You’re, right, that’s a mistake and seems like a likely culprit. I changed it to templates/postgres.template.yml, and rebuilt twice, but I’m still stuck in the loop.

I followed this guide (back when it was available) to use DigitalOcean Spaces for backup and image uploads.

My postgres data seems to be in two places:

  • /var/postgres_data_discourse (PG_VERSION = 10)
  • /mnt/volume_ams3_01/shared/standalone/postgres_data_new (PG_VERSION = 13)
  • /mnt/volume_ams3_01/shared/standalone/postgres_data (PG_VERSION = 13) – I copied these files manually from postgres_data_new as suggested earlier

My current wild guess is that this has something to do with your volume mapping.
.

But the above looks like you have a postgres that is separate from the postgres that Discourse is updating. Discourse doesn’t have anything to do with the postgres at /var/postgres_data_discourse. Maybe you tried to use your own postgres rather than the one that Discourse provides? That doesn’t look like a standard install.

1 Like

This is a standard install from 2016 and have been updating it since, so perhaps something has changed in the meantime?
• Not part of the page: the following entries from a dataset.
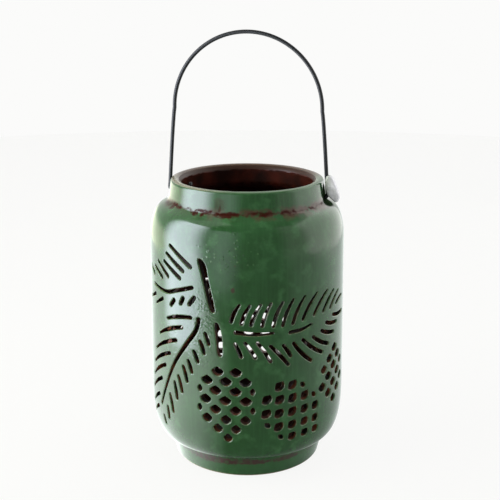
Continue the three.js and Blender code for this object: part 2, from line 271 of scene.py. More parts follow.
# The pot. Its side line runs from the foot's crease over the body and shoulder up to the lip.
pot = {  # millimetres
    "height": 195.1, "footRadius": 50.4, "footTopRadius": 54.4, "footHeight": 16, "bodyRadius": 66.5,
    "bodyTaper": 1, "lowerCurveHeight": 38, "lowerRoundness": 2.6, "wallTop": 155.6, "shoulderHeight": 24,
    "upperRoundness": 2.2, "neckBaseRadius": 53.2, "neckTopRadius": 51.3,
    "creaseSoftness": 1.6, "neckSoftness": 3.4,  # how far the corners are eased each way
    "neckEaseHeights": (8, 3), "neckEaseWidths": (10, 6),  # off the shoulder's top, and out from the neck
    "wall": 5, "neckWall": 7.2, "neckWallFrom": (-4, 1.5), "neckReach": 3, "innerSoftness": 6,
    "innerLipFrom": (-8, 0),  # this and neckWallFrom are heights from the lip's and the shoulder's top
    "lipDrop": 2.2, "lipEdge": 1.8, "lipRise": 0.35, "innerLipDrop": 3.6, "innerLipRoundness": 1.7,
    "lipCrest": (0.8, 1.4), "lipCrestDip": 0.1,  # where the lip is highest, in from its round edge
    "footSkirt": 1.6, "footBulge": 0.35, "footEdgeWidth": 1.55, "footEdgeHeight": 1.4,
    "footRingWidth": 6, "ringCorners": [(1, 0), (0, 0.5), (-1.2, 3.6), (-3, 5)], "footRecess": 5,
    "clayFrom": 1.1, "clayTo": 0.6, "clayMargin": 0.5,
    "floorTop": 11, "insideFoot": [(0.6, -1.2), (0, -4)], "floorBend": [(-0.4, 1.6), (-3.4, 0)],
    "pivotHeight": 183.2, "holeRadius": 2, "holeSides": 20,
    "rimRadius": 0.75, "rimDegrees": ((30, 60, 90), (90, 45, 0)),  # steps round a rim, outside and inside
    "columns": 64, "rowHeights": (1, 8), "rowBend": 0.35,  # rows are lower where the wall bends
    "weld": 0.004,  # the two halves' edges meet within this
}
drawnHalfTurn = 207.3  # the pattern's half turn, in mm along the wall
lineStep = 0.25  # mm from point to point of the side lines
shoulderTop = pot["wallTop"] + pot["shoulderHeight"]


def smoothStep(low, high, x):
    t = min(max((x - low) / (high - low), 0), 1)
    return t * t * (3 - 2 * t)


def corner(centre, width, height, power, t):  # from straight above or below the centre round to its side
    a = t * math.pi / 2
    x, y = math.sin(a) ** (2 / power), math.cos(a) ** (2 / power)
    return Vector((centre[0] + width * x, centre[1] + height * y))


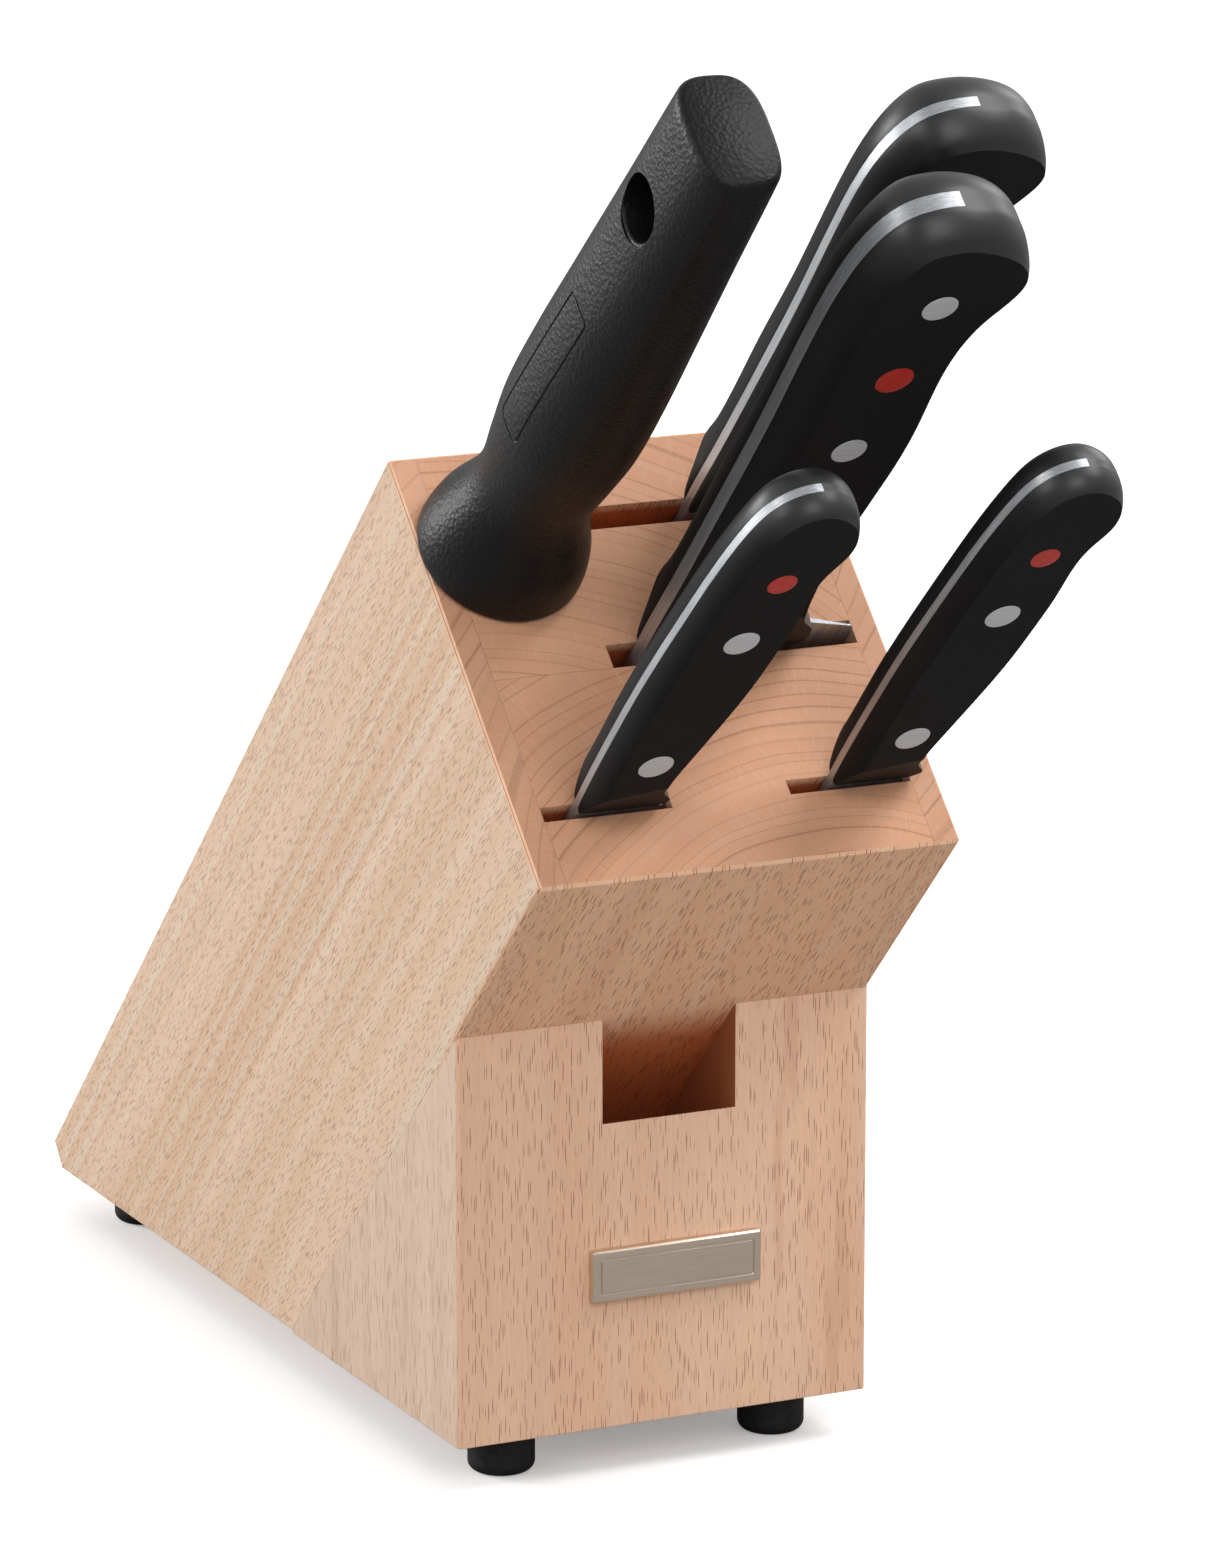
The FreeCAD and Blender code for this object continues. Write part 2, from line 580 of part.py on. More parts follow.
def main():
    os.makedirs("parts", exist_ok=True)
    nodes = all_nodes()
    bounds = FreeCAD.BoundBox()
    for shape in nodes.values():
        bounds.add(shape.optimalBoundingBox(False))
    centre = V((bounds.XMin + bounds.XMax) / 2, (bounds.YMin + bounds.YMax) / 2, bounds.ZMin)
    print("moved by", -centre, "size", bounds.XLength, bounds.YLength, bounds.ZLength)
    for name, shape in nodes.items():
        shape.translate(-centre)
        solids = shape.Solids
        print(name, "solids", len(solids), "valid", shape.isValid(), "volume", round(shape.Volume, 1))
        shape.exportStep(os.path.join("parts", name + ".step"))


main()
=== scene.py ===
"""Looks of the knife block: beech boards, black grips, steel, badge, rubber feet and a pale studio."""

import math

import bmesh
import bpy
from mathutils import Matrix, Vector


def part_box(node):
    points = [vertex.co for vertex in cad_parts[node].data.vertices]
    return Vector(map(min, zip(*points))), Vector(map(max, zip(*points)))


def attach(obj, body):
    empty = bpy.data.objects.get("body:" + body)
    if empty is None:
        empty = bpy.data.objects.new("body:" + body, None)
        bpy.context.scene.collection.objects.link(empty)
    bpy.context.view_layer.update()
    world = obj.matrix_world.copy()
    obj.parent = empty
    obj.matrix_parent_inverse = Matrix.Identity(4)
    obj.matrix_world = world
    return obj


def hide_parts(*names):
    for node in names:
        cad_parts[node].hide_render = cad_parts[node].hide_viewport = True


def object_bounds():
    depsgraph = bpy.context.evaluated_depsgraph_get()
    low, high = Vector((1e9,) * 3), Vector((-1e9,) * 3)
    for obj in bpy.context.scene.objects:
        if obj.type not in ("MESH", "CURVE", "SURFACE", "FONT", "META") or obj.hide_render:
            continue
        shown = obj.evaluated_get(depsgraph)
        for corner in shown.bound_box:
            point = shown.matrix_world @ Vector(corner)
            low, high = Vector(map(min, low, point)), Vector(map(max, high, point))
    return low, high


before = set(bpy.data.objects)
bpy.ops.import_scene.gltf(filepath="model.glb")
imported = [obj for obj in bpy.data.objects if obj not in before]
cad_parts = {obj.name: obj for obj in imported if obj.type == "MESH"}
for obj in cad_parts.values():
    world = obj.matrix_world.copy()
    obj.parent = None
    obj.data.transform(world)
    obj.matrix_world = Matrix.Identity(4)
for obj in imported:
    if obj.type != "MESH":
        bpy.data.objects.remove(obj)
CAD_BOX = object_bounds()

MM = 0.001
KNIVES = ("chef_knife", "bread_knife", "left_paring_knife", "right_paring_knife")

# The slot frame: x across the block, t through it from its lower front face, s up along the slots
LEAN = math.radians(45.0)
OVERHANG = 51.5 * MM
BLOCK_THICKNESS = 94.0 * MM
WEDGE_LOW, WEDGE_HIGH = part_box("wedge_block")
WEDGE_FOOT = Vector(((WEDGE_LOW.x + WEDGE_HIGH.x) / 2, WEDGE_LOW.y, WEDGE_LOW.z))
UP_SLOT = Vector((0.0, -math.sin(LEAN), math.cos(LEAN)))
THROUGH = Vector((0.0, math.cos(LEAN), math.sin(LEAN)))
TOP_EDGE = WEDGE_FOOT + Vector((0.0, 0.0, WEDGE_HIGH.z - WEDGE_LOW.z)) + OVERHANG * UP_SLOT
SLOTS = Matrix.Translation(TOP_EDGE) @ Matrix.Rotation(LEAN, 4, "X")

# Honing steel, in its own frame: z up along its rod from the rim of the guard
STEEL_X = -27.1 * MM
STEEL_T = 71.8 * MM
STEEL_LEAN = math.radians(1.35)
STAND_OFF = 0.4 * MM
STEEL = (SLOTS @ Matrix.Translation((STEEL_X, STEEL_T, 0.0)) @ Matrix.Rotation(STEEL_LEAN, 4, "X")
         @ Matrix.Translation((0.0, 0.0, STAND_OFF)))


# ---------------------------------------------------------------- materials

def tint(red, green, blue):
    """A colour given in display values from 0 to 255, as the shader's linear one."""
    def linear(value):
        share = value / 255.0
        return share / 12.92 if share <= 0.04045 else ((share + 0.055) / 1.055) ** 2.4
    return (linear(red), linear(green), linear(blue), 1.0)


# What the sawn ends of beech make of its colour
END_TONE = tint(229, 213, 206)
# Painted shade on faces that look sideways: the colour that paints them darker and less red
SIDE_SHADE_TONE = tint(228, 243, 252)
# Painted shade inside the slots and the channel: the colour it multiplies the wood by, darker and redder
HOLLOW_SHADE_TONE = tint(208, 148, 112)
# What the late wood makes of it, and the pale early wood, stains and streaks beside it
LATE_TONE = tint(236, 221, 208)
EARLY_TONE = tint(244, 226, 206)
STAIN_TONE = tint(222, 172, 144)
STREAK_TONE = tint(214, 160, 130)
# Ring lines on sawn ends, and rays on the long faces and on sawn ends
ARC_TONE = tint(150, 104, 80)
DASH_TONE = tint(140, 72, 44)
END_RAY_TONE = tint(236, 196, 168)
# The largest dash's share of its place, and the rays on sawn ends: pitch across and along, and shares
DASH_MOST = 0.27
END_RAY_PITCH = (0.55, 7.0)
END_RAY_SHARES = (0.05, 0.30)
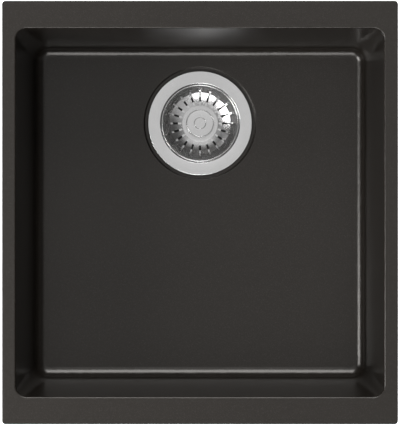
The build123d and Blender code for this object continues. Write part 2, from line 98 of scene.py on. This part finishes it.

For the volume mapping, I followed the steps in the guide I linked to above.

I don’t believe I’ve tried to install my own postgres – I’m not technical enough to know why I’d event want to do that :smiley:

I can say that I had the “loop problem” when I tried to update from postgres 10 to 12, and so put it aside to work on later. The other day I stopped being able to rebuild at all, and from the error messages I figured it had to do with postgres and so tried to updated thinking it might solve the issue.

Is it possible to revert to the postgres 10 template to see what errors it’s throwing up?

Edit: any other suggestion is welcome! I’m not sure how to proceed at this point.

It might have been good to have mentioned that in your first post.

I would do a clean installation and restore your most recent backup. That’s the easiest way forward. Your OS is likely out of date as well.

2 Likes

That seems like a lot of trouble to resolve one issue, but at least it’s a concrete path forward. Thank you for helping me work through this, Jay! :pray:

I’m not saying that there’s not another way out of your predicament, but this sledgehammer approach has a high likelihood of success and requires no special knowledge. There are a bunch of tiny things that I might try if I were the one fixing it, but they are all rather difficult to describe here, especially when it’s unclear which one(s) to try or whether they might work.

If this system was set up in 2016 and still has that OS, then it’s not too soon to get an OS upgrade either, and IMHO it’s much easier to spin up a new server than to do an OS upgrade (that may be much less true now than it was 15 years ago when I formed that opinion!).

2 Likes

This topic was automatically closed 30 days after the last reply. New replies are no longer allowed.